# Task prompt
Would you pull out every line of the material that contains the string "JSON"?

--- Start Records for processing ---

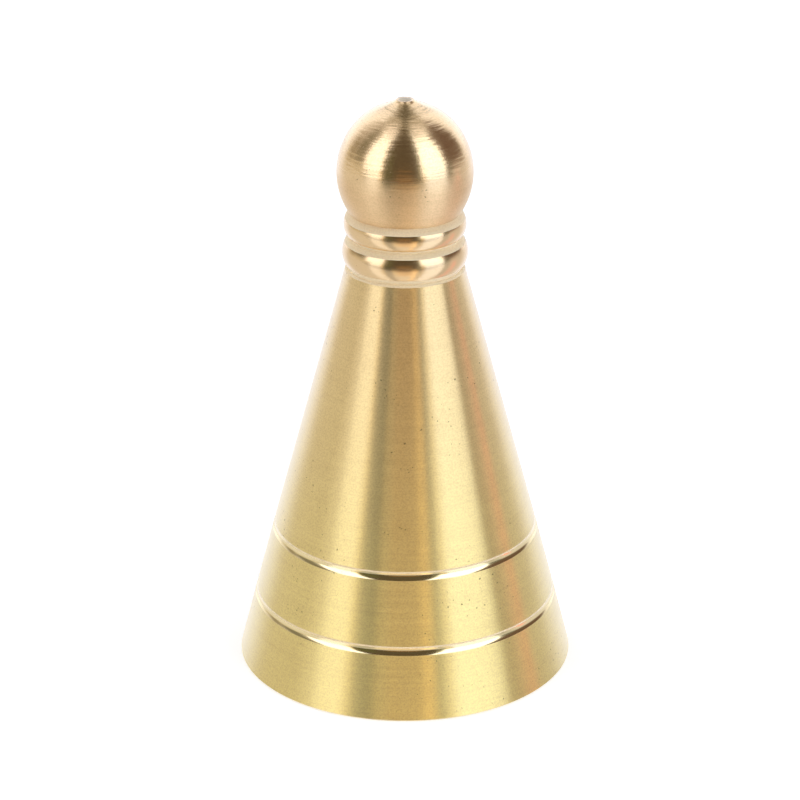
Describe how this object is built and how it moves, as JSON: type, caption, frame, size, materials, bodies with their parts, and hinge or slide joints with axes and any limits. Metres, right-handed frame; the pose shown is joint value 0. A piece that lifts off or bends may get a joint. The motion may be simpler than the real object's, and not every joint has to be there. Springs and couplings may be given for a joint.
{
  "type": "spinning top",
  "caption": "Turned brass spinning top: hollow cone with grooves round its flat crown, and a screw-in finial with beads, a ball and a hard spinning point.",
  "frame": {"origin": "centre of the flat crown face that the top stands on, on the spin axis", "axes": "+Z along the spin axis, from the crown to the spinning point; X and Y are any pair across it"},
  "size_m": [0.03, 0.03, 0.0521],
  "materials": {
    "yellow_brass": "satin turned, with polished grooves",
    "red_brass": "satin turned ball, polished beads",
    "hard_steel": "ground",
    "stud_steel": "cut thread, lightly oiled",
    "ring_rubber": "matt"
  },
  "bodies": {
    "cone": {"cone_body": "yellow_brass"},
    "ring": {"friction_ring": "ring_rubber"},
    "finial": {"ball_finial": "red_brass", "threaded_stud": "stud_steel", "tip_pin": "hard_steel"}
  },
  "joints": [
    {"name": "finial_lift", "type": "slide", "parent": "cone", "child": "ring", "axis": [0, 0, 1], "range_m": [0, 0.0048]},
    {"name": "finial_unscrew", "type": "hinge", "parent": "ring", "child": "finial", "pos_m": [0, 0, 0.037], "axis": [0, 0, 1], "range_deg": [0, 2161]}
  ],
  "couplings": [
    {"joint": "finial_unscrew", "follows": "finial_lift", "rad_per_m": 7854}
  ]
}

--- End Records for processing ---
--- Start Records for processing ---

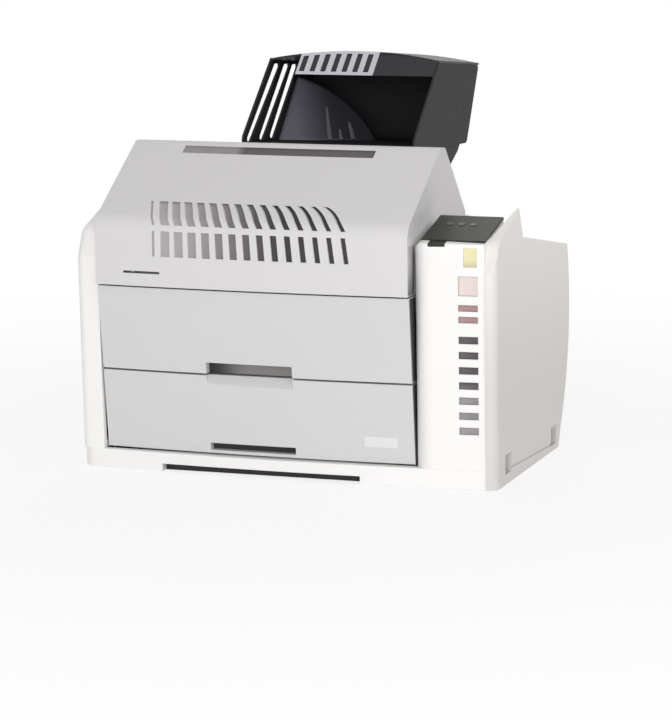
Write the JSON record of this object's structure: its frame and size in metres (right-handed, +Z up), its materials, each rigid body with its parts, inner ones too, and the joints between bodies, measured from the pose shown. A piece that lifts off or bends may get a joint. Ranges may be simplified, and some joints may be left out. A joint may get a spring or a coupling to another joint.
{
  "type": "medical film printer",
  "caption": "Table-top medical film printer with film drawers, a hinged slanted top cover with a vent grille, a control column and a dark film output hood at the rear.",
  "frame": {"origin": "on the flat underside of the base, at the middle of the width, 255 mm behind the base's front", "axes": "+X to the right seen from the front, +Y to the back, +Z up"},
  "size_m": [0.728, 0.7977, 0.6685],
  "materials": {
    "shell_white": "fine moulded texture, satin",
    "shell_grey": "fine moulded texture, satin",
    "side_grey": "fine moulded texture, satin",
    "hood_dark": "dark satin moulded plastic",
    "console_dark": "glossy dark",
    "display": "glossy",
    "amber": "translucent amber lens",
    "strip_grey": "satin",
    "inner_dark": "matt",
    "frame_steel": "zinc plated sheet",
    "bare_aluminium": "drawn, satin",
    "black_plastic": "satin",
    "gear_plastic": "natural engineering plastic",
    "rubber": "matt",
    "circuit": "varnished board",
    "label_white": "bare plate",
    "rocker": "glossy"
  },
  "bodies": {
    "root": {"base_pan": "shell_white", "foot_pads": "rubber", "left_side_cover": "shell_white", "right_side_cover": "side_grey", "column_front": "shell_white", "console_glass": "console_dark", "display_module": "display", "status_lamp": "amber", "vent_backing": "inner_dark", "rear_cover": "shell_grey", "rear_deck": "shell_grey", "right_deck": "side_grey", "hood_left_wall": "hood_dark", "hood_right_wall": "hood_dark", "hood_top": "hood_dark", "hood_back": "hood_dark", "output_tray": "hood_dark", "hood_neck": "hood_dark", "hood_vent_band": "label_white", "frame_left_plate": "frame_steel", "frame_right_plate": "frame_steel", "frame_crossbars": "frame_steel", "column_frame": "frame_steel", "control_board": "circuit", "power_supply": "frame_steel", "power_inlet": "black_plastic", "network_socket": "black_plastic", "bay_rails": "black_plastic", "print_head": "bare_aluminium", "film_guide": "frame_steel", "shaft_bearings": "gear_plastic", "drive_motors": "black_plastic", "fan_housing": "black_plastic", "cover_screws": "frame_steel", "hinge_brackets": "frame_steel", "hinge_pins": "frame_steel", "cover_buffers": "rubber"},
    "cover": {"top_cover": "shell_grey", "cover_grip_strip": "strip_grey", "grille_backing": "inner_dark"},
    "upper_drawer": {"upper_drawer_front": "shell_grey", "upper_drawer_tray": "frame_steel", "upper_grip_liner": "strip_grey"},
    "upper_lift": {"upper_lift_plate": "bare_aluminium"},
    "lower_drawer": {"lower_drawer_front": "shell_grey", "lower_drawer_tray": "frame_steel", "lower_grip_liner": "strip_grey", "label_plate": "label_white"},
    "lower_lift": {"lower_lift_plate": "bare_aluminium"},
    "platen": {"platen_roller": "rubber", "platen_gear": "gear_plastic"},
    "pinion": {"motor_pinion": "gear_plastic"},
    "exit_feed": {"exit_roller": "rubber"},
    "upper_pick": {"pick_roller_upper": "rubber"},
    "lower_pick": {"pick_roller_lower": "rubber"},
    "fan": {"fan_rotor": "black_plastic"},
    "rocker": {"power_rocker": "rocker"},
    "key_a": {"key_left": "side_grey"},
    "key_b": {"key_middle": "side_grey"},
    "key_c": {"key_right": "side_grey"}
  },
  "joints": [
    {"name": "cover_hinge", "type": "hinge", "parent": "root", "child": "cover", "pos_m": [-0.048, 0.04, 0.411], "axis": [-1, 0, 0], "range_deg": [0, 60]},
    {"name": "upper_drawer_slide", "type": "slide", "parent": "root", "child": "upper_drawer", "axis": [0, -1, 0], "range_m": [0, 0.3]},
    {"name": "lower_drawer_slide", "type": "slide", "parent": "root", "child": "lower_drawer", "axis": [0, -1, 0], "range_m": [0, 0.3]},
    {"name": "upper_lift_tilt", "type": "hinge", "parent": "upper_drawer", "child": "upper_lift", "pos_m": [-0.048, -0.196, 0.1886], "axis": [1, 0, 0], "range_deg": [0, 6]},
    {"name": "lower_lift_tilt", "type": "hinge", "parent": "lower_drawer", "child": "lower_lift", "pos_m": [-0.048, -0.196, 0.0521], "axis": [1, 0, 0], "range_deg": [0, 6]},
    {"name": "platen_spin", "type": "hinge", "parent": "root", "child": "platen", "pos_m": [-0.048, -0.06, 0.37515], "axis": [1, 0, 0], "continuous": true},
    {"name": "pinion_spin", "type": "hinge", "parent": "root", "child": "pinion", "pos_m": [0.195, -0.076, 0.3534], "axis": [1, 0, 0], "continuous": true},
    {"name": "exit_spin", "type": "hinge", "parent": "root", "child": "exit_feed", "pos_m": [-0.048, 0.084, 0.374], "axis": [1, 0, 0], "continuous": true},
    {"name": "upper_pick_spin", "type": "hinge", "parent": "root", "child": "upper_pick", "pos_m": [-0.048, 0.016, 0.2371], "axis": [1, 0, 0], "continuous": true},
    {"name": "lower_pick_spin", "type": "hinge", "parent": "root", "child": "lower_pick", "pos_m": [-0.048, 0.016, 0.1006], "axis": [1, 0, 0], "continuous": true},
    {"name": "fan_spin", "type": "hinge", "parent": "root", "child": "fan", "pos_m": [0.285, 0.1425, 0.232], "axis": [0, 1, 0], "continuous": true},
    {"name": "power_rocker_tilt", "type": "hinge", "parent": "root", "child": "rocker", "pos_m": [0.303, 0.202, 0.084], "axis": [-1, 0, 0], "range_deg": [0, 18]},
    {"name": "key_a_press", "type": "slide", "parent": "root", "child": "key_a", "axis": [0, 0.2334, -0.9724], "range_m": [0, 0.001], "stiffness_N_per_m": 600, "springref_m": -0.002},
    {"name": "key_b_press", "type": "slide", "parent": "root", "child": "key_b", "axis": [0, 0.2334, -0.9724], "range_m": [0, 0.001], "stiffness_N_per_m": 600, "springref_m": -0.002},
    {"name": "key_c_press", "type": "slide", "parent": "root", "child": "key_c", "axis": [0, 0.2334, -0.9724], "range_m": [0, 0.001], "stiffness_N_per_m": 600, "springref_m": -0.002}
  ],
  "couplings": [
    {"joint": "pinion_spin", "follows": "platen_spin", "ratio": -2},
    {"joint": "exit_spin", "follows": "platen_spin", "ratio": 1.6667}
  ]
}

--- End Records for processing ---

# Exercise answer
Describe how this object is built and how it moves, as JSON: type, caption, frame, size, materials, bodies with their parts, and hinge or slide joints with axes and any limits. Metres, right-handed frame; the pose shown is joint value 0. A piece that lifts off or bends may get a joint. The motion may be simpler than the real object's, and not every joint has to be there. Springs and couplings may be given for a joint.
Write the JSON record of this object's structure: its frame and size in metres (right-handed, +Z up), its materials, each rigid body with its parts, inner ones too, and the joints between bodies, measured from the pose shown. A piece that lifts off or bends may get a joint. Ranges may be simplified, and some joints may be left out. A joint may get a spring or a coupling to another joint.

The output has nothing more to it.